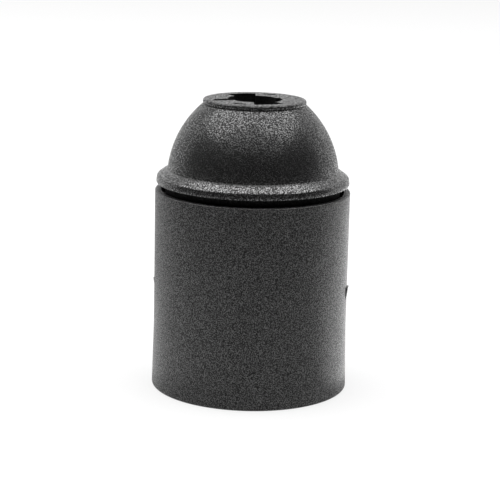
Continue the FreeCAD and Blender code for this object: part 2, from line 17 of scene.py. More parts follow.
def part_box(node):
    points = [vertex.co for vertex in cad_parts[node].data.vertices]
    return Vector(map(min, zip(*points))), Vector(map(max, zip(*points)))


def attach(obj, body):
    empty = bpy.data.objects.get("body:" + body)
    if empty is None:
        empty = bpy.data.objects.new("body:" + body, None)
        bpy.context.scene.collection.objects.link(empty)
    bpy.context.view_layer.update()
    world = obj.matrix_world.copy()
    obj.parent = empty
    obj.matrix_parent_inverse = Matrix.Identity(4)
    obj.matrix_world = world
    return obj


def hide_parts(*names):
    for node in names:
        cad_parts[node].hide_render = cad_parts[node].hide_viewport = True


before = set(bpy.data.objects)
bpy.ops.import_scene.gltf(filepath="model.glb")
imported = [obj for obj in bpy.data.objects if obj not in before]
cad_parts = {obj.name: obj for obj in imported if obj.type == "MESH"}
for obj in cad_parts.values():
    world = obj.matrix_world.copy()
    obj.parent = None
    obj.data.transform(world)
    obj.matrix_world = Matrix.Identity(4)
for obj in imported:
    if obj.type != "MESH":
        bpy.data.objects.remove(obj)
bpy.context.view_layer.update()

scene = bpy.context.scene
scene.view_settings.view_transform = "Standard"
print("nodes:", sorted(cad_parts))

# %% [markdown]
# ## The places that the pieces share
#
# Everything is in metres. The heights and radii that two pieces share are read from the
# solids' boxes, so the dressed pieces stay where the solids are. They could be typed in as
# numbers, but then a change to the solids would leave the pieces behind. The steps between
# them are plain numbers in millimetres.

# %% Read the shared heights and radii
MM = 0.001
skirt_low, skirt_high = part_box("skirt")
dome_low, dome_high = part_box("dome")
insert_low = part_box("insert")[0]

rim = skirt_high.z                    # the skirt's upper rim
foot = skirt_high.y                   # radius of the mouth, its widest place
wall = foot - 0.3 * MM                # radius of the straight skirt
bore = wall - 1.25 * MM               # bore that takes the dome's neck
neck = bore - 0.8 * MM                # root of the neck's thread
neck_low = dome_low.z                 # lower end of the neck
top = dome_high.z                     # face of the top disc
bead = dome_high.y                    # radius of the bead under the dome
bead_low = rim + 1.4 * MM             # lower edge of the bead, over the open seam
crease = bead_low + 2.75 * MM         # where the dome rises out of the bead
print("rim %.1f mm, foot radius %.1f mm, top %.1f mm, bead radius %.2f mm"
      % (rim / MM, foot / MM, top / MM, bead / MM))

# %% [markdown]
# ## Drawing and turning a half section
#
# Most of this object is round. On a lathe one would turn it, and here the same is done by
# drawing half of its section as a chain of edges and spinning that chain about the axis. The
# chain starts as one vertex and grows by extruding it from corner to corner. A corner may
# carry a radius, because no moulded edge is sharp: real edges catch a thin line of light.

# %% Helpers that draw a section and spin it
merge_distance = 0.0005 * MM          # vertices nearer than this are one


def only(piece):
    """Selects this piece alone and makes it active."""
    if bpy.context.object and bpy.context.object.mode != "OBJECT":
        bpy.ops.object.mode_set(mode="OBJECT")
    bpy.ops.object.select_all(action="DESELECT")
    piece.select_set(True)
    bpy.context.view_layer.objects.active = piece


def rounded(corners, steps=4):
    """Points of a closed outline, with each corner (r, z, radius) turned into a small arc."""
    points = []
    count = len(corners)
    for i, corner in enumerate(corners):
        here = Vector(corner[:2])
        if len(corner) < 3:
            points.append(here)
            continue
        back = (Vector(corners[i - 1][:2]) - here).normalized()
        ahead = (Vector(corners[(i + 1) % count][:2]) - here).normalized()
        half = back.angle(ahead) / 2
        reach = corner[2] / math.tan(half)
        centre = here + (back + ahead).normalized() * (corner[2] / math.sin(half))
        first = here + back * reach - centre
        turn = first.angle_signed(here + ahead * reach - centre)
        for step in range(steps + 1):
            angle = -turn * step / steps
            c, s = math.cos(angle), math.sin(angle)
            points.append(centre + Vector((first.x * c - first.y * s, first.x * s + first.y * c)))
    return points


def draw_section(name, points):
    """One closed chain of edges in the XZ plane, grown from a single vertex."""
    bpy.ops.object.select_all(action="DESELECT")
    bpy.ops.mesh.primitive_plane_add(size=1 * MM)
    piece = bpy.context.object
    piece.name = name
    bpy.ops.object.mode_set(mode="EDIT")
    bpy.ops.mesh.merge(type="CENTER")
    place = Vector((0, 0))
    for i, point in enumerate(list(points) + [points[0]]):
        step = Vector((point[0] - place[0], 0, point[1] - place[1]))
        if i == 0:
            bpy.ops.transform.translate(value=step)
        else:
            bpy.ops.mesh.extrude_vertices_move(TRANSFORM_OT_translate={"value": step})
        place = point
    bpy.ops.mesh.select_all(action="SELECT")
    bpy.ops.mesh.remove_doubles(threshold=merge_distance)
    return piece


def finish_mesh(piece, angle=30):
    """Merges what touches, turns all faces outwards and shades the round parts smooth."""
    only(piece)
    bpy.ops.object.mode_set(mode="EDIT")
    bpy.ops.mesh.select_all(action="SELECT")
    bpy.ops.mesh.remove_doubles(threshold=merge_distance)
    bpy.ops.mesh.normals_make_consistent(inside=False)
    bpy.ops.object.mode_set(mode="OBJECT")
    bpy.ops.object.shade_smooth_by_angle(angle=math.radians(angle))
    print("%-16s %6d faces" % (piece.name, len(piece.data.polygons)))
    return piece


def spin_section(name, points, steps=240):
    """A turned piece: the closed section goes once round the axis."""
    piece = draw_section(name, points)
    bpy.ops.mesh.spin(steps=steps, angle=math.tau, center=(0, 0, 0), axis=(0, 0, 1))
    bpy.ops.object.mode_set(mode="OBJECT")
    return finish_mesh(piece)


def arc(start, end, radius, steps):
    """Points of an arc that bulges away from the axis, without its two ends."""
    start, end = Vector(start), Vector(end)
    chord = end - start
    side = Vector((-chord.y, chord.x)).normalized()
    centre = (start + end) / 2 + side * math.sqrt(radius ** 2 - chord.length ** 2 / 4)
    low = math.atan2(start.y - centre.y, start.x - centre.x)
    high = math.atan2(end.y - centre.y, end.x - centre.x)
    angles = [low + (high - low) * i / steps for i in range(1, steps)]
    return [centre + Vector((math.cos(a), math.sin(a))) * radius for a in angles]


print("section tools ready")

# %% [markdown]
# ## The skirt
#
# The skirt is one moulding: an outer wall that flares a little at the mouth, a cone that
# leads the lamp in, and a sleeve that goes back up inside and carries the lamp thread. It
# could be put together from tubes, but one closed section keeps it whole, as a moulding is.
# The section starts at the mouth's flat rim and runs round the outer wall, over the rim, down
# into the gap, up over the sleeve and down its bore. The bore is drawn at the thread's root,
# and the thread itself is a piece of its own.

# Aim
Reply with nothing but the number of lines in the data above that contain "vertex".

# Written reply
3